Who are you to judge? While some people are unfit to study medicine, others end up making fine doctors, even after they have studied in the Caribbean.
Who am I to judge? I'm someone who personally knows people who tried going the Caribbean route only to come out with no degree, or a useless degree, and hundreds of thousands of dollars in debt.
I'm not clear on the point you were trying to make with someone else's *optomistic* numbers. I've run them before in other threads and come up with the likelihood of getting into a residency if you are student starting out in the Caribbean is more on the order of 25%. You have to consider that well more than 50% of students who start in the Caribbean do not graduate.

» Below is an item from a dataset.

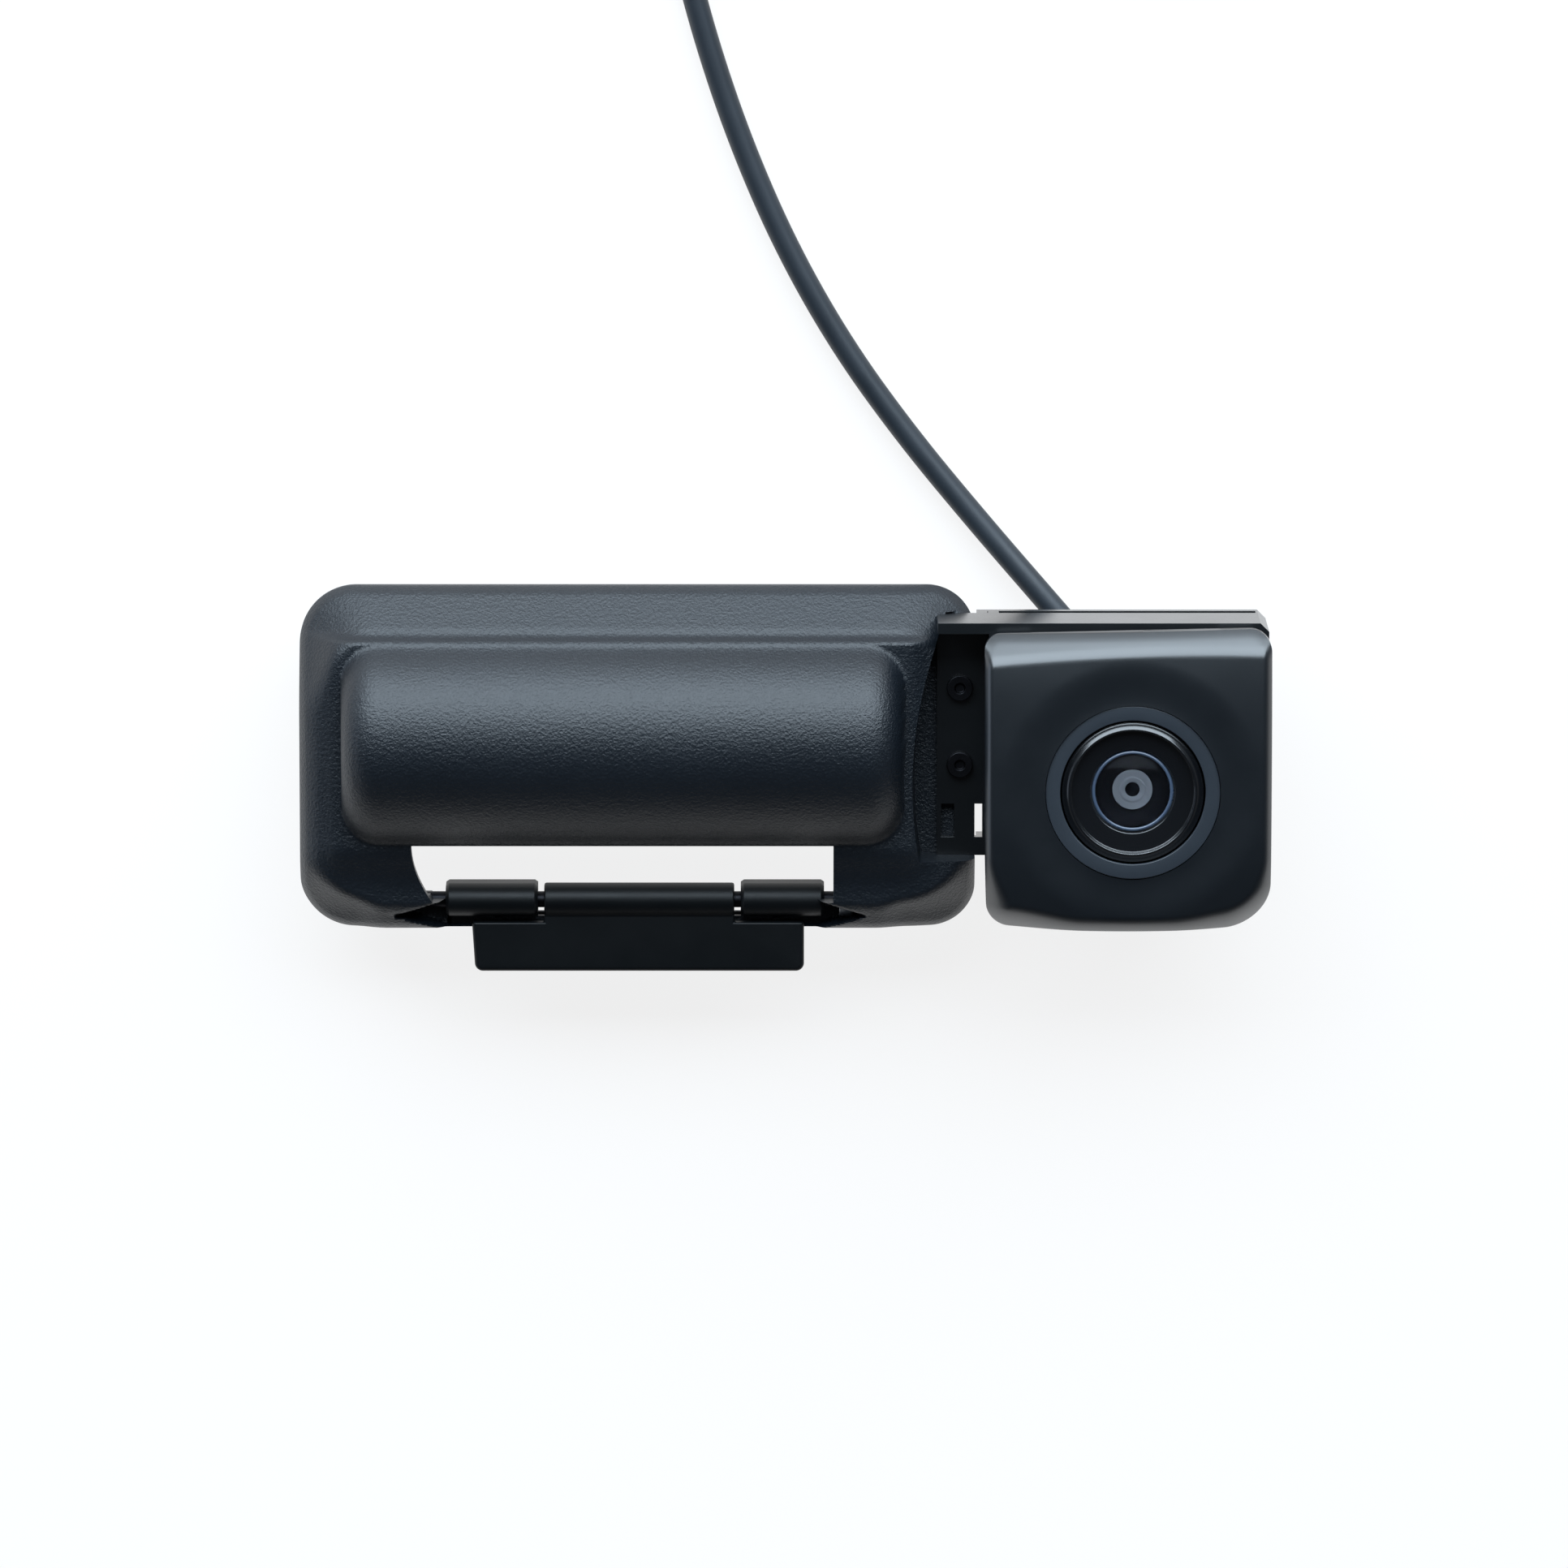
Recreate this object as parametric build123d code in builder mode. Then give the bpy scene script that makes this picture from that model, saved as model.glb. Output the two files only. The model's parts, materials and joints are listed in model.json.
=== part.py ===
"""Tailgate handle bezel with a tilting camera head beside it, in millimetres.

The part lies on its back: +Z is outboard, +Y is up when fitted to the door, +X is the camera end.
Z is zero at the ends of the mounting studs.  Each sub-part is one labelled solid or group of solids.
"""

from build123d import *
from math import pi, radians, sqrt, tan
import os

os.makedirs("parts", exist_ok=True)

# ---------------------------------------------------------------- fits and clearances
running_gap = 0.05  # radial, pin in a bore it turns in
face_gap = 0.05  # each side of a washer
panel_gap = 0.3  # between mouldings that sit side by side

# ---------------------------------------------------------------- door side
stud_length = 15.0  # below the door face
gasket_thickness = 1.5
gasket_width = 2.0
gasket_inset = 0.3
stud_radius = 2.5
stud_shank_radius = 2.1  # moulded into the bezel's boss
stud_collar_radius = 3.1
stud_collar_depth = 1.0
stud_collar_thickness = 2.0
stud_bury = 4.0
stud_pitch_x = 106.0
stud_pitch_y = 46.0

# ---------------------------------------------------------------- bezel
bezel_width = 124.5
bezel_height = 63.5
bezel_right = 35.2
bezel_low = -27.7
bezel_corner = 10.0
bezel_depth = 11.0
bezel_wall = 2.4
bezel_draft = 5.0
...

I think that is a generous number, but let's use it.
So, 100 start, and only 50 graduate, consider that only 50% of those have historically ended up in residencies. (Let's not quibble about the exact percentage, especially since again, I'm actually being generous to start... and that number is likely to fall as the AOA/ACGME merger tightens up available residency spots even while graduating DO numbers climb.) The result is 25 of 100 people who started out in the Caribbean end up in low tier residencies, while 75 are deeply in debt with no hope remaining to achieve their dreams.
It is the equivalent of buying lottery ticket that costs $300,000 and several years of your life which gives you, at best, only a 1:4 chance of becoming a doctor. If you have $300,000 sitting around, and no other hope, then you still shouldn't do it. You could have invested a tiny fraction of that and a year or two into getting your academic situation in order so that you could get into a domestic school at which your chances of graduating and matching are more like 95+%
No matter how you look at it, the Caribbean is a bad deal. I'm not disputing that there aren't any fine doctors to ever walk across that minefield. It's just that they were the outliers who happened to make it across. The broken and mangled lives of their classmates aren't as easy to see, unless you do actually run the numbers. Anyone who comes out of the Caribbean as a fine physician could have done it in a US school with less trouble, expense, and risk. And so could quite a few of those who didn't make it, if they hadn't wasted their chance by going offshore.
EDIT: To be clear... gonnif was using numbers for the BEST offshore schools, but all students who go Caribbean aren't going to those. If you prefer to stick with that, go ahead and say that as many as 40% of people who matriculate in the Caribbean might get a residency seat in the US. That still doesn't begin to compare to a 90-95% chance at a US DO school. You have to compare all who start not just all who graduate, since the Caribbean schools, even the BEST of them, lose at least 50% of all who start at them, by design. American schools don't try to weed out their classes like that.